A Constitutional Amendment declaring that secession was illegal wouldn't alter the legality of secession.

First, and most obviously, since secession is already illegal, an amendment saying so is redundant.

But suppose someone disagrees with that position, and says that secession is currently legal. If secession were legal, that would mean that any time that a state decided that the obligations associated with being a part of the the United States outweighed the benefits, the state could declare itself out of the Union, freeing itself of the obligations. If secession were legal, then a Constitutional Amendment saying that states shall not secede from the Union would just one more restriction on the actions of states, and as with any other such restriction, a state could free itself of the restriction by seceding from the Union.
 
That is not a fact. That is something you pulled out of ...




Again we disagree. The Constitution and laws such as the Militia Act of 1795.



I think you are mistaken in your understanding of the founders. The governing document changed, but the Union continued.

The Militia Act? Invaded by a foreign nation, or Indian tribe? Which? Because Salmon Chase said that the Confederacy never existed!!! How can South Carolina be seen as a foreign nation, or even an Indian tribe?

And besides, I did not claim that Lincoln was at fault for raising the troops... just that no law existed condemning the South for seceding, and no law called them traitors for defending themselves against the invasion...

The Union did not continue the same when the Articles were done away with, it took two years to ratify everyone once again. No one at all was required to ratify the US Constitution, even though they all did eventually do so. No one would have been coerced to join it.
 
Nice try at a dodge, but your claim was that there was no law that condemed the actions of the secessionists.

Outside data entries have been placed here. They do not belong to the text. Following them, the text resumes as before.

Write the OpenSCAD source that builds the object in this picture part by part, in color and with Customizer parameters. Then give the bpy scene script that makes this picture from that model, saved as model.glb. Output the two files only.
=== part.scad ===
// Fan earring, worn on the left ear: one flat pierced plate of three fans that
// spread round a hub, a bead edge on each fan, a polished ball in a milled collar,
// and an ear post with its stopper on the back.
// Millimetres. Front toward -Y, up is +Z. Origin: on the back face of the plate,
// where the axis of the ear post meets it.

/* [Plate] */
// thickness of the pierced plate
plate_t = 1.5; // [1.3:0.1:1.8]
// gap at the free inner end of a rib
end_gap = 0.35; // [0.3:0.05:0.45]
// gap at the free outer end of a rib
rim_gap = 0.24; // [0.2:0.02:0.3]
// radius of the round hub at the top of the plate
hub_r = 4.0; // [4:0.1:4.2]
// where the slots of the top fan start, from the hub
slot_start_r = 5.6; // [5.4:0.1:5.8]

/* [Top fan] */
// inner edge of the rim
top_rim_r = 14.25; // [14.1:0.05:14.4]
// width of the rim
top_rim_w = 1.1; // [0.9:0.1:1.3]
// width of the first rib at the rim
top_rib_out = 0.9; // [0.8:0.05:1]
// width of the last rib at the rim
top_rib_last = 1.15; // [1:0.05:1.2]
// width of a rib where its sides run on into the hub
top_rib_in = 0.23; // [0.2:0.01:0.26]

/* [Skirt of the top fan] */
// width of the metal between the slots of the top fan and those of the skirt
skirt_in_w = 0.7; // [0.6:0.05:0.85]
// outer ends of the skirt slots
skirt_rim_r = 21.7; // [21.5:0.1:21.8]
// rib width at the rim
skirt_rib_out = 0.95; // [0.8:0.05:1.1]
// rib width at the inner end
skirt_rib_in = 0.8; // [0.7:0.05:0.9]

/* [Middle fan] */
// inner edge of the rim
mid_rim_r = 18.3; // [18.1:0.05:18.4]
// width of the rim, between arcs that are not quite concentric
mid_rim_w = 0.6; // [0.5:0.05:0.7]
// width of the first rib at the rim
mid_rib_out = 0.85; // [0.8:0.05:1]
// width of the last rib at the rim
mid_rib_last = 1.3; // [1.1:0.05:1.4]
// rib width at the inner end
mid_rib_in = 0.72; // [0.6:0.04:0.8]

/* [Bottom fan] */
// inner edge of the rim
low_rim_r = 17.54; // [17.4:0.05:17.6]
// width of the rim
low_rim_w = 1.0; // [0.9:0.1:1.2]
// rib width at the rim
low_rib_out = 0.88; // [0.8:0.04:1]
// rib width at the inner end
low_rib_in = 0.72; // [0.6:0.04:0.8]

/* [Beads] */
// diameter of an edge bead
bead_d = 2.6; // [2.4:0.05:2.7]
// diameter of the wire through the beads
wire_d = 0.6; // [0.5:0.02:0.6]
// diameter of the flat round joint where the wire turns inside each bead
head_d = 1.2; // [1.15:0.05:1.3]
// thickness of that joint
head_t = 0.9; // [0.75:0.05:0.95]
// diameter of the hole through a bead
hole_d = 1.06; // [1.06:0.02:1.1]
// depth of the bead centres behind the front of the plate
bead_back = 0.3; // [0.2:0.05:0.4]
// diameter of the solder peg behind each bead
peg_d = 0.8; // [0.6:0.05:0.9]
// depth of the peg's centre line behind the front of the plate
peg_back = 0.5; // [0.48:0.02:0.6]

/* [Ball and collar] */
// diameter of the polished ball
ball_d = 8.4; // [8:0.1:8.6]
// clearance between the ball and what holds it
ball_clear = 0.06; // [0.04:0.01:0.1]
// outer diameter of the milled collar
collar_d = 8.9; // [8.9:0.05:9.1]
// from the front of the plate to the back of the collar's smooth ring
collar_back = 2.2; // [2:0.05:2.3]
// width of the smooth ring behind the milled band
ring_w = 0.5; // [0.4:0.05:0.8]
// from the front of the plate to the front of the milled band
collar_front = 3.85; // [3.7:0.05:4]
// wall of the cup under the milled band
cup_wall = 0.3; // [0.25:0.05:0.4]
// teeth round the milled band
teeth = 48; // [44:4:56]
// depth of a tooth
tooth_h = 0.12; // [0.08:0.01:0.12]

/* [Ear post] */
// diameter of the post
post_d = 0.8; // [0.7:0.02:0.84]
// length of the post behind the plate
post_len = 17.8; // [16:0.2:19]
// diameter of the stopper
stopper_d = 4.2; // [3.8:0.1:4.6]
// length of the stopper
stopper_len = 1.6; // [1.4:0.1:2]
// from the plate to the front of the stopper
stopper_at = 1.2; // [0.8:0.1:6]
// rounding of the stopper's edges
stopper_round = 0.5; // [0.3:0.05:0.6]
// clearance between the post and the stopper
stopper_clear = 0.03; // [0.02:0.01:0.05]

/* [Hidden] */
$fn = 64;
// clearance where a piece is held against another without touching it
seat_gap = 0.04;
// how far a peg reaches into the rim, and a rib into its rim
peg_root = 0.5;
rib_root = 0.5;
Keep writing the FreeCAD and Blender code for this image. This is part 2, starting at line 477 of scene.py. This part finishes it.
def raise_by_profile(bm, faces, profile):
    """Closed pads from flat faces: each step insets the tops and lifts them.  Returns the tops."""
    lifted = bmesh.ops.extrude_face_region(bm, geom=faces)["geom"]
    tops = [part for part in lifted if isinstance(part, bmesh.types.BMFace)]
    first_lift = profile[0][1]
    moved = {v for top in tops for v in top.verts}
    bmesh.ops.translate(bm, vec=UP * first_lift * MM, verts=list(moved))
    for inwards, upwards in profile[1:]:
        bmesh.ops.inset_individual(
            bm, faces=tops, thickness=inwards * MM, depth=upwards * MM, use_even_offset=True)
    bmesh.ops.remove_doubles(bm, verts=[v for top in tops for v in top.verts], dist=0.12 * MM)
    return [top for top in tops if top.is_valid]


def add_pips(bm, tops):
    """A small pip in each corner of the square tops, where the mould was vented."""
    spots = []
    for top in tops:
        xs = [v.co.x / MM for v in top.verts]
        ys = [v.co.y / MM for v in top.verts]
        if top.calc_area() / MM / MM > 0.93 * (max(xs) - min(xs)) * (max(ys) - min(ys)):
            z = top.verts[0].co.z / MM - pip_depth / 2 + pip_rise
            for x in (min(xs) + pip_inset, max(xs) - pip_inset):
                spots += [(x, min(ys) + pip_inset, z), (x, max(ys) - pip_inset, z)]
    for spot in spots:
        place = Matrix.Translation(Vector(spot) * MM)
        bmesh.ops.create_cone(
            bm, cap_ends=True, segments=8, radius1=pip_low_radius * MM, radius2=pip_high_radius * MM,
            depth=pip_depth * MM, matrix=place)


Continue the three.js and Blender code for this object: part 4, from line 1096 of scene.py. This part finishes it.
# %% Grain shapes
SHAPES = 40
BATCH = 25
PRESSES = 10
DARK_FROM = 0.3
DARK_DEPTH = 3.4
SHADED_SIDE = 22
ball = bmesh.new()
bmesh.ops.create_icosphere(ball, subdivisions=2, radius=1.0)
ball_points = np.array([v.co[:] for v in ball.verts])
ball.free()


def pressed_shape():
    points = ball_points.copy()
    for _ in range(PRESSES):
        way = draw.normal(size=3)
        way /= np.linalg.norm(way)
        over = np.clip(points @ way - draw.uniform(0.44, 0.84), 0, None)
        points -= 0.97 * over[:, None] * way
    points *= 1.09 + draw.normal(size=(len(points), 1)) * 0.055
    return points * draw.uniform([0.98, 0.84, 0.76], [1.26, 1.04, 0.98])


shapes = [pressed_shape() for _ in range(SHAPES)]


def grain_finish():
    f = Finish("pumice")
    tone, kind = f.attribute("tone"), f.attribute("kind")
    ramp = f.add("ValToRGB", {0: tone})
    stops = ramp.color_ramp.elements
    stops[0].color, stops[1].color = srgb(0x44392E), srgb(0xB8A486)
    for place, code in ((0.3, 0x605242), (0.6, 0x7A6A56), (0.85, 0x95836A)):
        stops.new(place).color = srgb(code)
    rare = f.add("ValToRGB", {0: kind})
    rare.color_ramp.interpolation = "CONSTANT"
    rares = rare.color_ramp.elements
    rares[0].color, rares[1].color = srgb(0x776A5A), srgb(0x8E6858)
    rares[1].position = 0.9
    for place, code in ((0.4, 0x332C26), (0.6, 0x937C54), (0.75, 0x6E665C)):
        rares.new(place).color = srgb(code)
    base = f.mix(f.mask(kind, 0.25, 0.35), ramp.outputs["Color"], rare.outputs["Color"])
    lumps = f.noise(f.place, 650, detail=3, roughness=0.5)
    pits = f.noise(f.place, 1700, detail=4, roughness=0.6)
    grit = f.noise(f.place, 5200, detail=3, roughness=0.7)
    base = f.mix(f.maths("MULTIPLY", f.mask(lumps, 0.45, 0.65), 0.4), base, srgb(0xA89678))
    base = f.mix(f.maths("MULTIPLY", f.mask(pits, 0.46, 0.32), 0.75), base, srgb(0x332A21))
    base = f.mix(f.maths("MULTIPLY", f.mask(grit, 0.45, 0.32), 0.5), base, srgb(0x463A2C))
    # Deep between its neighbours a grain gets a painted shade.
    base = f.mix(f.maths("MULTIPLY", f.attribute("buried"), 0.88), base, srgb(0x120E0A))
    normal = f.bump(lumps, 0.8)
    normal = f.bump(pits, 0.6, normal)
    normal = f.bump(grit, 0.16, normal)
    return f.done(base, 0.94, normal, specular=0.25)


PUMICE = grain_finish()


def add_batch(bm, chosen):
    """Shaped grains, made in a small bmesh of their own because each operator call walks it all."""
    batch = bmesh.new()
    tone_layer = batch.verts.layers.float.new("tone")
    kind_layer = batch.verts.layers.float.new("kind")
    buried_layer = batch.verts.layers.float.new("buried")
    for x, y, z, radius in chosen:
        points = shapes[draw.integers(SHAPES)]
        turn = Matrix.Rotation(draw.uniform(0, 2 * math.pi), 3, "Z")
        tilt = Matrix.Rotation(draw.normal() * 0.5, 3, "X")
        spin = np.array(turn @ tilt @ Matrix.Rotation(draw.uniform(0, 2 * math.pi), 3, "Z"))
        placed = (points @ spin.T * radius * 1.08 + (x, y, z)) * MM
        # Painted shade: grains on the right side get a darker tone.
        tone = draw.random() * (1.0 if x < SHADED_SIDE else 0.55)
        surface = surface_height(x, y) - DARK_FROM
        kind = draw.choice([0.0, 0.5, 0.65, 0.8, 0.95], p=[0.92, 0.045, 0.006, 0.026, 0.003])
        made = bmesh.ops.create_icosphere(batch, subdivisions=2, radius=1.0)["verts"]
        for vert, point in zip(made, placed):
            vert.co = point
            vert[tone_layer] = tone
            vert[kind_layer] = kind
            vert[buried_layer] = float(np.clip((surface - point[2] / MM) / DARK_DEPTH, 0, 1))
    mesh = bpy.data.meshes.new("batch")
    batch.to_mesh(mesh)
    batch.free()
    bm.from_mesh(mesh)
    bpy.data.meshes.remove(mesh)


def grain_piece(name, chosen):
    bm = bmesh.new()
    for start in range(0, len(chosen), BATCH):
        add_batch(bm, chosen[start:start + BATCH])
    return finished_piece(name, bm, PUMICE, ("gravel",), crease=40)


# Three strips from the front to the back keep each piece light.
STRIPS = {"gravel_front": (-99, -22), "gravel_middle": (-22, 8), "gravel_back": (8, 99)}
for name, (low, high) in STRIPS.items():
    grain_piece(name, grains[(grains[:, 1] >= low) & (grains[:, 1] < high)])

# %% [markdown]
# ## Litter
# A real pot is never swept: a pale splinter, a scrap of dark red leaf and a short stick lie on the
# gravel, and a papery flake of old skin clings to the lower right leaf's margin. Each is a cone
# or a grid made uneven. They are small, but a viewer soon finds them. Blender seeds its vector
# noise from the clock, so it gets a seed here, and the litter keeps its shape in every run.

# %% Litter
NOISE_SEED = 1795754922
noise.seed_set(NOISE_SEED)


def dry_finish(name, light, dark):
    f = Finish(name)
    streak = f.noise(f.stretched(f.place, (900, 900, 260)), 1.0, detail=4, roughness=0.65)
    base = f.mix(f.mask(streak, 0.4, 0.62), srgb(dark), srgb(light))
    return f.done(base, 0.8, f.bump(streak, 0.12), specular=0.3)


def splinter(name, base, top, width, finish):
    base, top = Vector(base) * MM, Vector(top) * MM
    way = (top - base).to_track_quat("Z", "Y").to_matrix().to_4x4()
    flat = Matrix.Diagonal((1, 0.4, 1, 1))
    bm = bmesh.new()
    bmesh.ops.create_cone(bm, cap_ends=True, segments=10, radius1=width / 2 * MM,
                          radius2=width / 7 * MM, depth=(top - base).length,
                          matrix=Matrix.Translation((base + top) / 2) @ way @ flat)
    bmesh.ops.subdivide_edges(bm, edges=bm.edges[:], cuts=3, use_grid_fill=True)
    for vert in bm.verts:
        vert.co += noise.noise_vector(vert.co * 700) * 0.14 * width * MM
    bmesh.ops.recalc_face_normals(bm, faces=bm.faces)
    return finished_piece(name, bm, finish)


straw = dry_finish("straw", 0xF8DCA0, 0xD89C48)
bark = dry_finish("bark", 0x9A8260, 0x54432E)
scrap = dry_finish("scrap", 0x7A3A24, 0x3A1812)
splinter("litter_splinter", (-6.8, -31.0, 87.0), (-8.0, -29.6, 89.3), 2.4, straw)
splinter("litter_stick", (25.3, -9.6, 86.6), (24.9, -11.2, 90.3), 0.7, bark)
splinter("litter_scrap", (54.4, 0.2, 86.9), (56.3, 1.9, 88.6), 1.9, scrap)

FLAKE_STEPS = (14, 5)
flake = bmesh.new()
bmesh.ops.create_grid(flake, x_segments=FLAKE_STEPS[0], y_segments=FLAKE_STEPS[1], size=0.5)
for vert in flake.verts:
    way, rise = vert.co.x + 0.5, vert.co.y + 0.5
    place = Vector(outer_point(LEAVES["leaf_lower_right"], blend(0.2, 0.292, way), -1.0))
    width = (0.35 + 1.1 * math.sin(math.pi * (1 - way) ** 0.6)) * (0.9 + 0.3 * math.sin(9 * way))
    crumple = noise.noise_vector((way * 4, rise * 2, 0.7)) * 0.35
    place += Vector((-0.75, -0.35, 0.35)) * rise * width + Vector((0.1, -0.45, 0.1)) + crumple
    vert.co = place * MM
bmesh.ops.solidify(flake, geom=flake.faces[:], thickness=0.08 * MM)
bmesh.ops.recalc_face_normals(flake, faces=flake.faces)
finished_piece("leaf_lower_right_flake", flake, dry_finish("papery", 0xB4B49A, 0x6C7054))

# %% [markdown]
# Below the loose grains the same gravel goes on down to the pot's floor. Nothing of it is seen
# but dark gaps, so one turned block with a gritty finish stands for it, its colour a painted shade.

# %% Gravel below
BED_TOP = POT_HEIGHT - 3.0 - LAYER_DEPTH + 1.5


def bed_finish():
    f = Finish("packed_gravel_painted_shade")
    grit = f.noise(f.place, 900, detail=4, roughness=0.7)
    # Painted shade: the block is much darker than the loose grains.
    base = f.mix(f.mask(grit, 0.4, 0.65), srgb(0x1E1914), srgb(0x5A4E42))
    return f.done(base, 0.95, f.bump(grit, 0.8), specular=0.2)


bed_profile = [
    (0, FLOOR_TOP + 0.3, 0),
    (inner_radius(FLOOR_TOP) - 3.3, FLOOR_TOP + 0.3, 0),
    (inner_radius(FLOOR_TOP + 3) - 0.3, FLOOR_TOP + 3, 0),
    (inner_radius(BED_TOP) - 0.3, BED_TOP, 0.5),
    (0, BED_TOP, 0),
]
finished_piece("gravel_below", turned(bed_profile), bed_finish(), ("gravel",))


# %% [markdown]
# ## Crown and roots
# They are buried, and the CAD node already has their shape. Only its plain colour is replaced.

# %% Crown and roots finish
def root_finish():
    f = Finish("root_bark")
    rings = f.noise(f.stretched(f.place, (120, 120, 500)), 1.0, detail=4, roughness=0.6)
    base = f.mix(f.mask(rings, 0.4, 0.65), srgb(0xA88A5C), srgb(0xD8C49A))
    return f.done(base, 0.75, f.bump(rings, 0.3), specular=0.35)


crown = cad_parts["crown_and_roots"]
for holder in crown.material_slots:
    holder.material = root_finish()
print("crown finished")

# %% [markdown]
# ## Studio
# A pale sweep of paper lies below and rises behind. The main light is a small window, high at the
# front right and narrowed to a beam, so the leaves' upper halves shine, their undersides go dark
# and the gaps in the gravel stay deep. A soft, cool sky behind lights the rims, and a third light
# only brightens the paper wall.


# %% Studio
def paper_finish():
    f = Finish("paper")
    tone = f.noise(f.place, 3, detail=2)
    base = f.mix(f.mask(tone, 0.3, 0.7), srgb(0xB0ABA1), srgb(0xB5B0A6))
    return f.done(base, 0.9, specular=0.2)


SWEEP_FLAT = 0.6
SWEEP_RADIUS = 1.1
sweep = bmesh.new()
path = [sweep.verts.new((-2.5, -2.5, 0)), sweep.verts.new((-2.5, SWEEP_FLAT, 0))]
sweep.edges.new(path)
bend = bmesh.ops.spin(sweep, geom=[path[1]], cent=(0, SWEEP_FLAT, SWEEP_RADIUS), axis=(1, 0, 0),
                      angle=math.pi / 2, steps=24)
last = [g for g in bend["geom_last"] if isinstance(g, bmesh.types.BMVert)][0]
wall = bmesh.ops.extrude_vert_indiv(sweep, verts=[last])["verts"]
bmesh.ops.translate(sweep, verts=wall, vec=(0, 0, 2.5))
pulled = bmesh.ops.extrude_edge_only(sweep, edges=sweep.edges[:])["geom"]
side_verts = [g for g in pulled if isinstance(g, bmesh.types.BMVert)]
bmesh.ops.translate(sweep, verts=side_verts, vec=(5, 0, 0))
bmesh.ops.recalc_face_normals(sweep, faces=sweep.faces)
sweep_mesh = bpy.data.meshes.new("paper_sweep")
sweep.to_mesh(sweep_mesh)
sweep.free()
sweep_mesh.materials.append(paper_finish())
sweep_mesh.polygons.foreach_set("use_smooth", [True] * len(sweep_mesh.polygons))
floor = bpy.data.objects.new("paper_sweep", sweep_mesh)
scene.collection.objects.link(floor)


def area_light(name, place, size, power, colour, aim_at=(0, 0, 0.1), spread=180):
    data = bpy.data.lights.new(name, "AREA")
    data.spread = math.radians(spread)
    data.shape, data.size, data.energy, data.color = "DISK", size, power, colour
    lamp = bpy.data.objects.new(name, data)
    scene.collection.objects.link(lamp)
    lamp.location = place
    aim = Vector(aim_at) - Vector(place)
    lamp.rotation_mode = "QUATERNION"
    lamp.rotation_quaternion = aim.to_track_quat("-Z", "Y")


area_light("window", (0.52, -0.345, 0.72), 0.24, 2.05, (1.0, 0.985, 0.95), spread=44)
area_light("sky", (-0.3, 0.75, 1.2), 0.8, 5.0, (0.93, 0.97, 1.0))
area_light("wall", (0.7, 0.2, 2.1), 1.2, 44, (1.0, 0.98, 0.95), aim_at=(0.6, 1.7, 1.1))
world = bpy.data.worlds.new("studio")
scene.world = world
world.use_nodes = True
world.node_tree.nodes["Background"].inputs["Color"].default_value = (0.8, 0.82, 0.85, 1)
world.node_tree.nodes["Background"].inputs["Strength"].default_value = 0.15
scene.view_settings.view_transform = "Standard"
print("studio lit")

Now that you're shown to be wrong (yet again) you want to try and move the goal posts.


And Jefferson Davis was indicted for treason. He was just never tried.

And why was it again that ex confederates received amenesty and pardons? What was it they need amnesty/pardons for?

Singing to loudly in Church?


Where is the law? Your Militia Act? What statute of that makes secession treason??

President Johnson begged Davis to ask for a pardon, so he could release him, but he refused. He said that he could not ask pardon for what he did not consider to be a crime. The south was guilty of nothing; from what would they ask pardon??
 
Where is the law? Your Militia Act? What statute of that makes secession treason??

I already posted what the law of the land (constitution) says. The secessionists levyed war against the United states, that is treason.

I am not the least bit surprised that you don't understand that.